Fremont, CA: Artificial Intelligence (AI) and Machine Learning (ML) technologies are a tried and true method for data center operators to maximize uptime, optimize energy usage, detect potential risks quickly, and defend against cyber-attacks.
Major hyperscalers, for instance, have developed in-house AI to support use cases such as cooling. However, by leveraging AI-as-a-Service on cloud platforms, smaller operators can reap the benefits of AI/ML as well.
By embedding AI/ML technology in their products, data center vendors are making it easier for their customers to start using AI/ML. Specialized silicon, for instance, is designed to perform complex mathematical and computational tasks more efficiently. Because most AI use cases are very specific today, these AI chips can be trained for specific tasks such as natural language processing, pattern recognition, robotics, network security, and automation.
AI is maturing, which means that its capabilities are expanding while its costs are decreasing. These two trends will enable data center vendors to incorporate AI/ML into a broader range of their products. RISC-V and other open-source technologies, for example, are lowering the barriers to purpose-built "building blocks" that can focus on efficiency, performance, and scalability in unprecedented ways. As a result, even more adoption and use cases will emerge, including among smaller data center operators who currently believe AI/ML is too expensive to implement widely or at all.

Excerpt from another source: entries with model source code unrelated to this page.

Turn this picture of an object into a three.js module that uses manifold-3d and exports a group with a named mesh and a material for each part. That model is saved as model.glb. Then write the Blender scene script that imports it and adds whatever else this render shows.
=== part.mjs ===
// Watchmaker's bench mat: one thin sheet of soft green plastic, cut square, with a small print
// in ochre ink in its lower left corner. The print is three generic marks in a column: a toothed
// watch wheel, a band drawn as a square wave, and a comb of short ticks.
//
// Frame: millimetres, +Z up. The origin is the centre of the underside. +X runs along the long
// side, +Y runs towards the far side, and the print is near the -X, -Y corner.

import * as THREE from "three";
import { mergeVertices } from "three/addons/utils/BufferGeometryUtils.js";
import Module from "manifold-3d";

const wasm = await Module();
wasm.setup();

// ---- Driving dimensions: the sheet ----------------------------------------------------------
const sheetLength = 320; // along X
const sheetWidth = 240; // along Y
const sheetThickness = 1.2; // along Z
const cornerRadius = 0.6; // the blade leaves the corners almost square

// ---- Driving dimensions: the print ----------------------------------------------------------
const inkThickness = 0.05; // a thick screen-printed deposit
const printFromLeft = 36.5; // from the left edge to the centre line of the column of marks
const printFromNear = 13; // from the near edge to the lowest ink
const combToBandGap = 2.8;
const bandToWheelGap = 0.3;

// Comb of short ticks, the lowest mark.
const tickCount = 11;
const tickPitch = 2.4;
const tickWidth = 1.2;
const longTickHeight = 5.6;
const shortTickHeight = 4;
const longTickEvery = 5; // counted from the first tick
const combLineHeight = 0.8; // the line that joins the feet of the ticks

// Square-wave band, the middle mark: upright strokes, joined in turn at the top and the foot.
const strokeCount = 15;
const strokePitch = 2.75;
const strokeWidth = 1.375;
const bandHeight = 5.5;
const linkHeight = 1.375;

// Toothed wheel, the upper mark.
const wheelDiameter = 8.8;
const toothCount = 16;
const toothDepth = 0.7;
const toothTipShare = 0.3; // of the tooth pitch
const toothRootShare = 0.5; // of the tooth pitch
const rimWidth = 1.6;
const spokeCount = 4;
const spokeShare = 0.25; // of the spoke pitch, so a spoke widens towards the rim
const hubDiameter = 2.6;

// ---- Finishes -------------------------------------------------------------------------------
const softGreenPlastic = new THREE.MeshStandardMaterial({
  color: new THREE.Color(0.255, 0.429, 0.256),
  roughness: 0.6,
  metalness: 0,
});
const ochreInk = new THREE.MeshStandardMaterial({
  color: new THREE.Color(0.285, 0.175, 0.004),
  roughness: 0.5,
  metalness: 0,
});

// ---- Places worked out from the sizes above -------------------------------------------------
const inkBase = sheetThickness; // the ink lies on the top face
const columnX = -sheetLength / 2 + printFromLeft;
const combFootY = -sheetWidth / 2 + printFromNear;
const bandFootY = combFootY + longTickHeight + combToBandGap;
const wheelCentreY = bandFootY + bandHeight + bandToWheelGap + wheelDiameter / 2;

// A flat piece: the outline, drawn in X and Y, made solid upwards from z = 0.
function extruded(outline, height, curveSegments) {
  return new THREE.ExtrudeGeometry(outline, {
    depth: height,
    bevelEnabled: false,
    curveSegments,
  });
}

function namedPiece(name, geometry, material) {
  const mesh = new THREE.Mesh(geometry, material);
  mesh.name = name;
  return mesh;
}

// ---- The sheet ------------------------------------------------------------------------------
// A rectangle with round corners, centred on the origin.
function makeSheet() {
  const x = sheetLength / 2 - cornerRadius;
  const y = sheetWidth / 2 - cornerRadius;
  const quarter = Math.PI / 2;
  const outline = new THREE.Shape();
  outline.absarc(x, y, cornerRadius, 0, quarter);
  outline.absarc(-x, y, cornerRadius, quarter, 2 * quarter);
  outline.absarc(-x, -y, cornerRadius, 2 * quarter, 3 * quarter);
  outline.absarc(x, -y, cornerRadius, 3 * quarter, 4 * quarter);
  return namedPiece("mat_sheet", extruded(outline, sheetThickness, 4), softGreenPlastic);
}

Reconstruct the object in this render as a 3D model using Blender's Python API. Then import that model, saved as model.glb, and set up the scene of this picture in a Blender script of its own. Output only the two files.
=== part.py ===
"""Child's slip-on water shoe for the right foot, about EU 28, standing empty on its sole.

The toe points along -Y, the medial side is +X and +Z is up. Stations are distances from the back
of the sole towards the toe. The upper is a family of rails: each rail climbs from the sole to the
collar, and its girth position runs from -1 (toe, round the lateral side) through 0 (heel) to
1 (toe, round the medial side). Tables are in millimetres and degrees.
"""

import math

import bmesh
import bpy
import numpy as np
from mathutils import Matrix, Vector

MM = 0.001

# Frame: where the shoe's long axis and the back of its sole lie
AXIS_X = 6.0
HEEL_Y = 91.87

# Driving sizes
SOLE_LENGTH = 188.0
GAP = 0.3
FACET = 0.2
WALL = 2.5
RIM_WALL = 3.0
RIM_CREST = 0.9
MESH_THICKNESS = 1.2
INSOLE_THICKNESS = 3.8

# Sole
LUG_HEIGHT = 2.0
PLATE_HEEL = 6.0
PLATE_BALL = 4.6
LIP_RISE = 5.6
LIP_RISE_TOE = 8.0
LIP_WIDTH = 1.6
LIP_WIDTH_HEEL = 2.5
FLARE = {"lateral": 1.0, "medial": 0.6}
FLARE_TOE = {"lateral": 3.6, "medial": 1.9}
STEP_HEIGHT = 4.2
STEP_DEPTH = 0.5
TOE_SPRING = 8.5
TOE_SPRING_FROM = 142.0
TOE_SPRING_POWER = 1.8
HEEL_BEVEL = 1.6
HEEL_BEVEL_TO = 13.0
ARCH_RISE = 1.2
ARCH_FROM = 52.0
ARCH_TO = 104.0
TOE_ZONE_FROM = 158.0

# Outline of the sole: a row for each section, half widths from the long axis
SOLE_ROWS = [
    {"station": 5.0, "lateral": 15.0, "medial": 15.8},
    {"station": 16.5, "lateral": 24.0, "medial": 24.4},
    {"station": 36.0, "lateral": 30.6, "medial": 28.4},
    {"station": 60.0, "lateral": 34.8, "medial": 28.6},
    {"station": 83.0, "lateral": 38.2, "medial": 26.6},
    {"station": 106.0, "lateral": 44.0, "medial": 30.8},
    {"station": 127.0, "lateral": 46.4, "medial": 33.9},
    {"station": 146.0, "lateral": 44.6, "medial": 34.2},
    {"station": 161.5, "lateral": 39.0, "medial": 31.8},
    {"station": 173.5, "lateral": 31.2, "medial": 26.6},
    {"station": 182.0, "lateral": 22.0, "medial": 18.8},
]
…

Furthermore, AI/ML can be applied to the mechanical and electrical equipment in the data center to enable actionable insights and automation, saving the operator money. This necessitates combining traditional physics-based modeling approaches with cutting-edge machine learning (ML) techniques using data from the Internet of Things (IoT) sensors. Both ML and physics-based modeling have advantages. Combining them allows for the best of both worlds to be used to solve complex data center problems involving mechanical and electrical equipment.
With 5G and related industry 4.0 use cases, there is a significant increase in demand for 'anywhere, anytime access to applications and services like smart cities, autonomous vehicles, advanced manufacturing, AR/VR gaming, and so on. Latency can no longer be tolerated. As a result, edge data centers and multi-access edge compute (MEC) capabilities are taking center stage. With compact, low-cost, and powerful hardware in edge data centers, it is now possible to run AI/ML workloads close to the user where data is generated, resulting in real-time insights and experiences delivered by highly responsive as well as contextually aware apps.